Try to imagine post World War II baseball without the black baseball stars. Visualize, if you will, baseball today without black stars to complement the white stars. Obviously, all great black baseball players were not born after 1947, when Jackie Robinson re-integrated major league baseball. They were always there, required by custom and circumstance to play in their own separate leagues. This period of separation is remote from the memory of the majority of the current populace.

Today's younger generation, as well as most older generations, don't fully understand the sociological factors that prohibited black and white baseball players from engaging in competition together. Consequently, they know and understand even less about the men who were destined to demonstrate their abilities to a comparatively small segment of American society.

Who were these men forced to display their talent in virtual obscurity? During the half-century of dual baseball development, over 4,000 men displayed their talents in the arenas of black baseball, most of which were of major league caliber. Many of them possessed sufficient skills to have been starters in the major leagues. The best of these players would have won stardom.

Approximately three dozen of these stars had such magnificence careers as to have merited selection into the National Baseball Hall of Fame. Extrapolating the past from the present, if the black leagues and the white leagues had been merged into the current 28-team configuration, an average black team during this period of separation would have had 14 players on their roster who possessed major league talent. Seven of the first nine could have won starting positions in the major leagues, with the top three players being "stars." For any given year, two out of every three teams would have a player in their line-up with Hall of Fame qualifications. By inherent necessity, the better teams would have exceeded these constraints, while lesser teams would have failed to meet these parameters.

Baseball was originally a "gentleman's game" played by members of rival athletic clubs for recreation. In the aftermath of the Civil War, baseball enjoyed a great surge in interest, activity and growth. Americans of all classes, creeds and races joined in the game that became our national pastime. At the time, baseball was still an amateur sport. Some black Americans played on all-black ballclubs while others played on integrated teams. However, black ballplayers were excluded from participation by the National Association of Baseball Players on December 11, 1868, when the the governing body voted unanimously to bar "any club which may be composed of one or more colored persons." This was the first appearance of an official "color line" in baseball.

When baseball attained professional status the following season, pro teams were not bound by the amateur association's ruling.

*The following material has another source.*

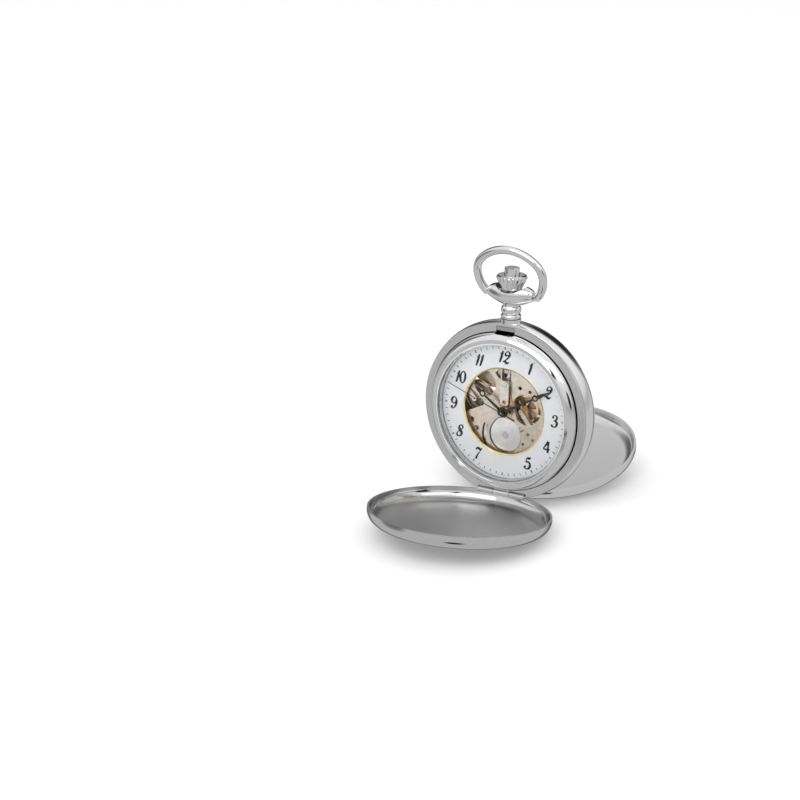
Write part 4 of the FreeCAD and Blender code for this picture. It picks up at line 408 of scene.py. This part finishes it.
finish_node(polished("case_polished_satin_rim", 0.80, front_rim, rim_seam), "case_middle")
finish_node(polished("bezel_polished", 0.74, bezel_wall, bezel_seam), "front_bezel", "rear_bezel")
finish_node(polished("pendant_polished", 0.74), "pendant", "bow", "crown", "release_button")
finish_node(polished("front_cover_metal", 0.62, facing(FRONT_HOLLOW), circled=False), "front_cover")
finish_node(polished("rear_cover_metal", 0.76, facing(REAR_HOLLOW), circled=False), "rear_cover")
finish_node(steel("spring_steel", 0.50, 0.22), "lock_spring", "lift_spring", "front_latch", "pull_ring")
finish_node(steel("hinge_steel", 0.66, 0.14, ALONG_PIN), "front_hinge_pin", "rear_hinge_pin")
finish_node(steel("stem_steel", 0.66, 0.20, ALONG_STEM), "winding_stem", "winding_pinion",
            "sliding_pinion")
finish_node(steel("lever_steel", 0.58, 0.26), "setting_lever", "yoke", "setting_spring", "click",
            "click_spring")
finish_node(steel("wheel_steel", 0.64, 0.20, (6.0, 6.0, 6.0)), "ratchet_wheel", "crown_wheel",
            "transmission_wheel", "barrel_arbor")
finish_node(steel("fork_steel", 0.60, 0.16), "pallet_fork", "cannon_pinion")
finish_node(steel("screw_steel", 0.55, 0.18, (10.0, 10.0, 10.0)), "bridge_screws", "dial_side_screws",
            "case_screws", "crown_wheel_screw")
finish_node(steel("spring_blue_grey", 0.42, 0.25), "hairspring", "mainspring")
finish_node(steel("barrel_nickel", 0.80, 0.20, (7.0, 7.0, 7.0), 0.015), "barrel")
finish_node(gilt("ring_gilt", (0.86, 0.64, 0.26)), "dial_aperture_ring")
finish_node(gilt("centre_gilt", (0.83, 0.60, 0.27)), "centre_wheel", "fourth_wheel", "hour_wheel")
finish_node(gilt("third_gilt", (0.86, 0.58, 0.28), arbor("third_turn")), "third_wheel")
finish_node(gilt("minute_gilt", (0.84, 0.50, 0.26), arbor("minute_wheel_turn")), "minute_wheel")
finish_node(gilt("escape_gilt", (0.84, 0.62, 0.30), arbor("escape_turn")), "escape_wheel")
finish_node(gilt("balance_gilt", (0.86, 0.66, 0.36), arbor("balance_swing")), "balance_wheel")
finish_node(plating("plate_champagne", (0.72, 0.63, 0.54)), "mainplate", "movement_ring")
finish_node(plating("bridge_champagne", (0.58, 0.50, 0.42), STRIPE_SPACING), "barrel_bridge",
            "train_bridge", "balance_cock")
finish_node(plating("cock_pale", (0.76, 0.70, 0.62)), "pallet_bridge", "minute_wheel_cock")
finish_node(lacquer("hands_black"), "hour_hand", "minute_hand", "seconds_hand")
finish_node(dial_finish(), "dial")
finish_node(crystal(), "front_crystal", "rear_crystal")
finish_node(rubber(), "front_gasket", "rear_gasket")
finish_node(ruby(), "jewels")


# ---------------------------------------------------------------- printed numerals and minute track

PRINT_HEIGHT = 0.02          # the ink stands this far above the dial
PRINT_SINK = 0.01            # and starts this far inside it
NUMERAL_RADIUS = 15.35       # to the middle of each numeral
NUMERAL_HEIGHT = 3.3
NUMERAL_SLANT = 0.24
UPRIGHT_SLANT = 0.08
UPRIGHT_DIGITS = "03459"
DIGIT_GAP = 0.13             # between two digits, as a share of their height
HAIR, STROKE, SWELL = 0.10, 0.16, 0.225   # line widths, as shares of the height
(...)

During the 19th century, black ballplayers appeared on integrated teams and some black teams played in integrated leagues. In 1884, two brothers, Moses Fleetwood Walker and Welday Walker, even played in the major leagues. Gradually, black players began to be excluded from the white leagues and by the beginning of the new century, there were no black players in organized baseball.

However, black Americans continued to play baseball. By necessity, they played on all-black teams and eventually in all-black leagues. The first black professional team was the Cuban Giants in 1885. But teams played as independent ballclubs until the first black league was organized in 1920. That year, Rube Foster, the father of black baseball, founded the Negro National League. Three years later, in 1923, Ed Bolden formed the Eastern Colored League. These two leagues operated successfully for several years before they fell victim to financial difficulties. Other black major leagues also operated for single seasons but were unable to continue on a sound fiscal basis.

1958 Des Moines, Iowa
Cleveland Indians
(left to right)
Billy Harrell, Mudcat,
Orestes Minni Minoso, Larry Doby

Eventually, two new leagues were organized. A new Negro National League was formed in 1933 and the Negro American League was chartered in 1937. These two leagues thrived until the color line was broken. During their existence, the Negro Leagues played eleven World Series (1924-27, 1942-48) and created their own All-Star game (1933-48) that became the biggest black sports attraction in the country. The Negro National League folded following the 1948 season and, although black teams continued to play for several years, they were no longer of major league caliber. The demise of the Negro Leagues was inevitable as the younger black players were signed by the white major league franchises.

In closing...a world existed for a half-century when the best black players were not allowed to play on the same field with the best white players. During this era of separation, there were two parallel major leagues that coexisted until the eradication of baseball's color line when Branch Rickey signed Jackie Robinson to a Brooklyn Dodger contract. The history of the white major leagues has been well chronicled, but only in recent years has the history of the black major leagues started to get the recognition that it deserves. The Negro Leagues showcased some of the greatest baseball talent of all-time and had a special essence that was all its own.

This web site is designed to preserve and promote this segment of baseball history and is respectfully dedicated to the men who played during this era - so that they will be remembered as more than just a name in an obscure boxscore or bits of dust caught in the cobwebs of an old man's memory.